What about employer contributions?


Employer NI contributions are also increasing for the tax year 2022/23, which is seeing two changes resulting from changing NI rates and thresholds at different times, once from 6 April 2022 and again on 6 July 2022.


The following table shows a summary of the contributions and threshold but to get a more detailed overview of employer NI changes, head over to our related blog post, which contains an employer NI contributions calculator.

NI category

Income Threshold

(from 6 August 2022)

Employer NI on Earnings up to threshold

Employer NI on Earnings above threshold

A, B, C, J

(most employees)

£1,048 pm

(£242 pw)

0%

15.05%

H, M, V

(youngsters, veterans)

£4,189 pm

(£967 pw)

o%

15.05%


Final Thoughts


The National Insurance hike, though costly, is straightforward, once you figure it out. However, one thing you want to avoid with the income thresholds changing in April and again in July 2022, is adjusting your payroll manually. Your payroll software should take care of these changes seamlessly and communicate those to your employees on their payslips. Finally, you can look into the different methods of reducing your NI bill which could benefit both you and your employees.
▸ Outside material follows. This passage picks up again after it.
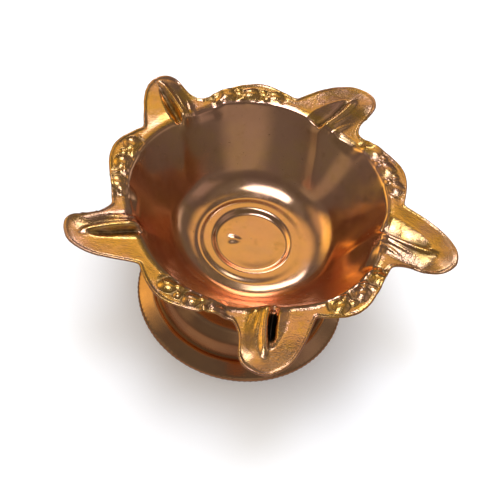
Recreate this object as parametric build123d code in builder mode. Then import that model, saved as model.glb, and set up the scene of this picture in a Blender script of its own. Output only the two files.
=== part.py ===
"""Five-lipped brass diya (oil lamp): a pressed sheet bowl soldered onto a spun hollow stand.

Millimetres, +Z up.  The origin is on the lamp's axis, in the plane that the foot stands on.
+X runs through the middle of the root of one wick lip; the five lips repeat every 72 degrees.
"""
import os
from math import asin, cos, degrees, radians, sin, tan

from build123d import *

# ---- driving dimensions -------------------------------------------------------------------
sheet = 0.5                  # thickness of the brass sheet, bowl and stand alike

lip_count = 5
lip_pitch = 360 / lip_count

flange_top = 37.2            # height of the flange's upper face over the table
mouth_radius = 28.9          # where the bowl wall meets the flange
wall_slope = 52              # of the straight upper wall, degrees from level
floor_radius = 17.2          # where wall and floor would meet in a sharp corner
floor_bend = 9.0             # bend radius there
mouth_bend = 1.2             # bend radius between wall and flange
flange_lap = 0.6             # how far the bend's level end reaches under the flange

recess_radius = 8.4          # round recess in the middle of the floor
recess_floor = 20.6          # height of the recess's floor over the table
recess_bend = 0.58           # a little more than the sheet, so that the underside bends too
ring_top = 21.8              # height of the raised ring round the recess
ring_outer = 10.8            # where the ring's flat top ends
valley_radius = 12.6         # bottom of the shallow valley outside the ring
valley_height = 21.45
ring_bend = 1.0              # bend radii at the ring's outer edge and in the valley
valley_bend = 1.5
dimple_radius = 1.5          # tack dimple pressed up in the recess's floor
dimple_height = 0.5
dimple_offset = (-4.2, -0.6)

root_radius = 32.0           # flange radius at the inside corners beside a lip
scallop_radius = 34.8        # flange radius at the crest of a scallop
lip_reach = 44.3             # radius of a lip's tip
corner_bend = 1.6            # rounding of the inside corners

groove_depth = 1.3           # wick groove in a lip, below the flange
groove_inset = 0.6           # how far its sides lean in on the way down
ridge_height = 0.7           # stiffening ridge beside the groove
ridge_width = 1.4
ridge_draft = 20

bead_count = 3               # embossed beads along each scallop
bead_pitch = 10.6            # degrees
first_bead = -27             # angle of the bead nearest the lip, clockwise from the lip's root
bead_circle = 31.4           # radius of the row of beads
bead_curve = 1.8             # radius of a bead's dome
bead_height = 0.8            # of the dome over the flange

foot_radius = 25.5
foot_edge = 0.8              # height of the foot's plumb outer edge
brim_crest = 21.8            # top of the foot's sloping brim
brim_height = 2.8
crease_radius = 20.9         # crease between the brim and the dome
crease_height = 2.4
dome_radius = 19.9           # where the dome's side leans in
dome_height = 6.4
shoulder_run = 0.5           # small flat step on top of the dome
shoulder_drop = 0.4
shoulder_radius = 17.4       # top edge of the dome
shoulder_height = 9.4
waist_radius = 11.2          # hollow curve between shoulder and neck
waist_height = 12.4
neck_foot = 16.0             # height where the neck runs straight
neck_radius = 9.8            # outside of the stand's neck
neck_top = 21.0
stand_bends = [0.6, 0.3, 0.6, 4.0, 0.3, 0.3, 1.5, 4.0]     # bend radii, from the foot up
solder_reach = 0.4           # how far the solder runs down inside the neck
solder_bead = 0.7            # size of the bead round the outside of the joint
corner_gap = 0.3             # bend left free where boss and dish meet

boss_radius = recess_radius + sheet
neck_bore = neck_radius - sheet
brim_root = mouth_radius + mouth_bend * tan(radians(wall_slope / 2))
bed_root = mouth_radius - (groove_depth + sheet) / tan(radians(wall_slope)) + sheet
cut_root = mouth_radius - 2 * sheet - groove_depth / tan(radians(wall_slope))
wall_rise = (mouth_radius - floor_radius) * tan(radians(wall_slope))


def polar(radius, angle):
    """A point in a level plane, from its radius and its angle in degrees."""
    return (radius * cos(radians(angle)), radius * sin(radians(angle)))


def level_plane(height, turn):
    """A level plane at this height, turned about the lamp's axis."""
    return Plane.XY.offset(height).rotated((0, 0, turn))


def groove_section(height, turn, root, inset):
    """The wick groove's outline at one height, from the root radius out, drawn in by the inset."""
    mouth = Vector(*polar(root, groove_root_angle)) + groove_across * inset
    tip = groove_tip + groove_across * (inset / 2) - groove_along * (inset * 2)
    belly = groove_belly - groove_across * inset
    far_side = Vector(*polar(root, groove_heel_angle)) - groove_across * inset
    with BuildSketch(level_plane(height, turn)) as section:
        with BuildLine():
            Line(mouth, tip)
            ThreePointArc(tip, belly, far_side)
            Line(far_side, mouth)
        make_face()
    return section.sketch


# ---- outlines of one lip, as seen from above with the lip's root on +X ----------------------
heel = polar(root_radius, 14.5)
toe = polar(root_radius, -16)
next_heel = polar(root_radius, 14.5 - lip_pitch)
lip_outline = [
    heel,
    polar(38.7, 6),
    polar(43.4, -1),
    polar(lip_reach, -5.5),
    polar(42.2, -11.2),
    polar(36.4, -12.3),
    toe,
]
scallop_outline = [toe, polar(33.2, -29), polar(scallop_radius, -42), next_heel]

# The wick groove is a leaf: straight beside the ridge, bulging towards the heel.
groove_root_angle = -1.0
groove_heel_angle = 6.8
groove_tip = Vector(*polar(38.6, -3.2))
groove_belly = Vector(*polar(34.8, 2.6))
groove_along = (groove_tip - Vector(*polar(root_radius, groove_root_angle))).normalized()
groove_across = groove_along.rotate(Axis.Z, 90)
ridge_start = polar(30.0, -3.6)
ridge_end = polar(38.6, -6.0)

# ---- bowl: one sheet, pressed to a dish with a flange, five lips and a recess ----------------
dish_points = [
    (0, recess_floor),
    (recess_radius, recess_floor),
    (recess_radius, ring_top),
    (ring_outer, ring_top),
    (valley_radius, valley_height),
    (floor_radius, flange_top - wall_rise),
    (mouth_radius, flange_top),
    (root_radius - corner_bend, flange_top),
]
dish_bends = [recess_bend, recess_bend, ring_bend, valley_bend, floor_bend, mouth_bend]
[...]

FAQs about Employer National Insurance

Do employers pay National Insurance in the UK?


Yes, employers need to pay National Insurance in the UK. To do this, they deduct their employees’ NI contributions, which they pay on their behalf. They also need to pay an additional additional NI contribution on employees’ earnings above the relevant threshold.


How much NI does an employer pay in the UK?


The factors that define the amount of NI contributions you need to pay as an employer are the size of your business and the National Insurance category of your employees. For example, for the tax year 22/23, the NI contribution that employers need to pay is 15.05% on any employee earnings exceeding the secondary threshold (£175/week or £758/month).


Do employers pay NI for employees in the UK?


As an employer in the UK, you need to deduct your employees’ NI contributions as well as pay your own contributions for employer NI insurance on the earnings of your employees.